Mr. Arms’ health had now become so seriously impaired that he had determined to seek the benefit of the Hot Springs of Arkansas, and, after he left, I secured the services of Miss Josie Tyson as traveling companion, and started for the lead mining regions of Wisconsin, making Mineral Point my headquarters. This town is the shipping-place for the ore, and I was surprised to find it with several thousand inhabitants—abounding in wealth and greatly advanced in culture, while it became afterward endeared to me by the extreme kindness of its people. My little jaunts from this place by private conveyance made a pleasant variety in the monotony of travel, after which we visited Mendota and South Western Iowa, where we spent a delightful summer.

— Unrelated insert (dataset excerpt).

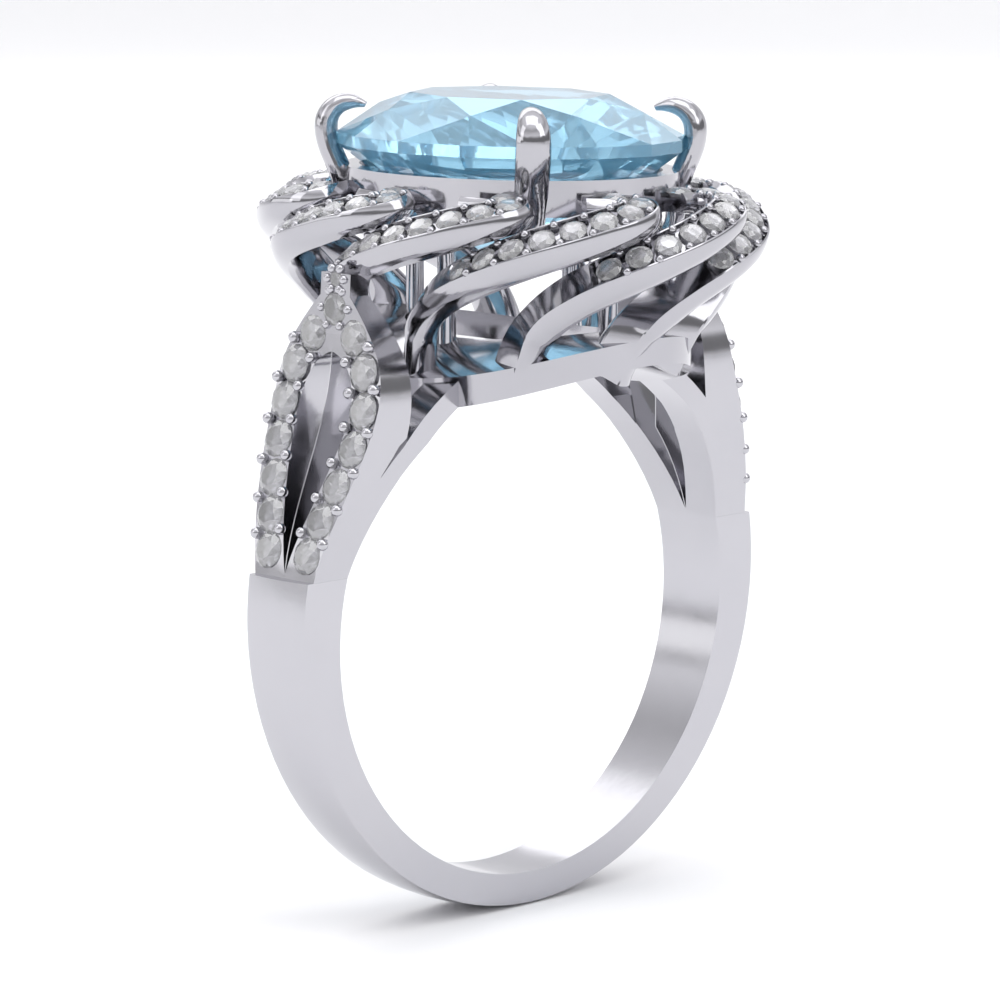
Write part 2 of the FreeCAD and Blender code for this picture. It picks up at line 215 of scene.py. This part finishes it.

We returned to Morrison the day before Thanksgiving, and I lingered two weeks with Hattie. Surely “blessings brighten as they take their flight,” and with us the sadly, blissful moments flew all too fast, both silently impressed that it might be our last communion. In my absence her delicate and refined taste had designed a gold ring which she had made as a parting gift. As she placed it upon my finger she leaned her head upon my shoulder and wept bitterly, telling me in tenderest tones her sorrow at leaving one who so much needed her, pleading with me to have patience to bear the separation. These tears from fountains deep and pure must have been as potent at the throne of grace as the one so graphically described by Sterne; even that of the Recording Angel, who, in the bright Empyrean, dropped a tear upon the word left by the Accusing Spirit “and blotted it out forever.”
Physicians agreeing that she might live at least a year, I yielded to her persuasion to go South for the benefit of my own health, and—
“In silence we parted,
for neither could speak;
But the trembling lip and
the fast fading cheek
To both were betraying what
neither could tell;
How deep was the pang of that
silent farewell.”
After a short season devoted to the arrangement of home matters, I started South via the Chicago and Alton Railroad. At Dwight, Illinois, we stopped at the McPherson House, where we had a delightful suite of rooms. The proprietor had attained to the years allotted to man, yet was so wonderfully preserved that he seemed a stalwart man of fifty. He spent an evening in our parlor, feasting us with the richness of his reminiscence. He had served in both the regular army and navy, his travels leading him to lands afar, and his naval service landing him at almost every port in the world, yet he had never carried a more dangerous weapon than a penknife, always having been unharmed and unmolested. His creed consisted of six words, viz.: “Deal mercifully, walk humbly before God.” These “articles of faith,” simple as the “new commandment” which Christ gave to his disciples, I give unto you, and beautiful as the “Golden Rule” of Confucius, were certainly in my own case carried out both “in the letter and the spirit;” for he at first peremptorily refused any remuneration for our elegant accommodations, but, finding me inexorable, very reluctantly consented to accept half pay.